Question

A committee consisting of 5 persons is to be chosen randomly from a group of 6men and 4 women what is the probability that exactly 2of the members of the committee are women

Answer 1

$\large\underline{\sf{Solution-}}$

Given that,

A group consisting of 6 men and 4 women.

Total number of persons = 10

We know,

The number of ways of choosing 'r' objects from 'n' objects is

$\boxed{ \rm{ \: ^nC_r = \frac{n!}{r! \: (n - r)!} }}$

So,

Number of ways in which 5 persons can be selected from 10 persons is

$\rm \:  =  \:  \: ^{10}C_5$

$\rm \:  =  \:  \: \dfrac{10!}{5! \: (10 - 5)!}$

$\rm \:  =  \:  \: \dfrac{10 \times 9 \times 8 \times 7 \times 6 \times 5!}{5! \times \: 5 \times 4 \times 3 \times 2 \times 1}$

$\rm \:  =  \:  \: 252$

Now,

We have to choose five persons consisting of exactly 2 women.
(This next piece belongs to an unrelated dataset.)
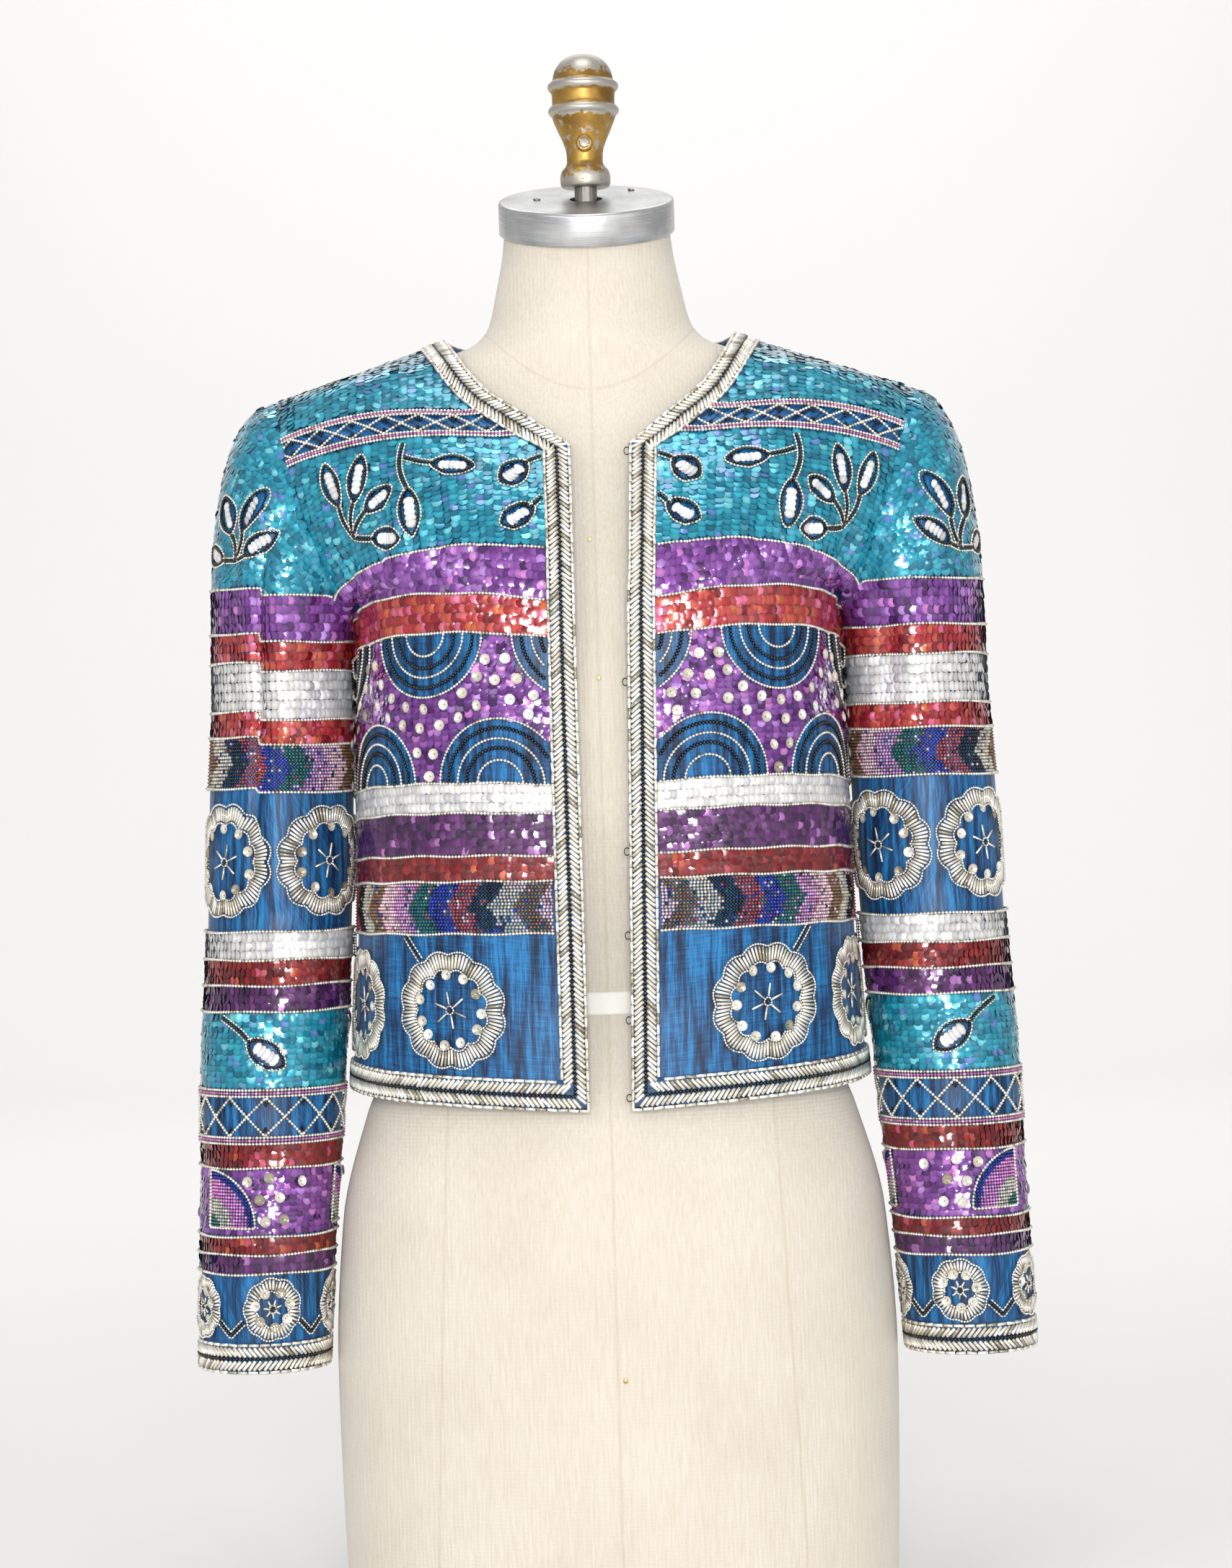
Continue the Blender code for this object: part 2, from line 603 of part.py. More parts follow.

It means we have to choose 3 men out of 6 men and 2 women out of 4 women.

So,Number of ways to choose 2 women and 3 men out of 4 women and 6 men is

$\rm \:  =  \:  \: ^4C_2 \: \times \: ^6C_3$

$\rm \:  =  \:  \: \dfrac{4!}{2! \: (4 - 2)!} \times \dfrac{6!}{3! \: (6 - 3)!}$

$\rm \:  =  \:  \: \dfrac{4 \times 3 \times 2!}{2 \times 1 \: \times 2!} \times \dfrac{6 \times 5 \times 4 \times 3!}{3! \times \: 3 \times 2 \times 1}$

$\rm \:  =  \:  \: 6 \times 20$

$\rm \:  =  \:  \: 120$

So,

Required probability to choose 5 persons consisting of 2 women from 10 persons is

$\rm \:  =  \:  \: \dfrac{120}{252}$

$\rm \:  =  \:  \: \dfrac{30}{63}$

$\rm \:  =  \:  \: \dfrac{10}{21}$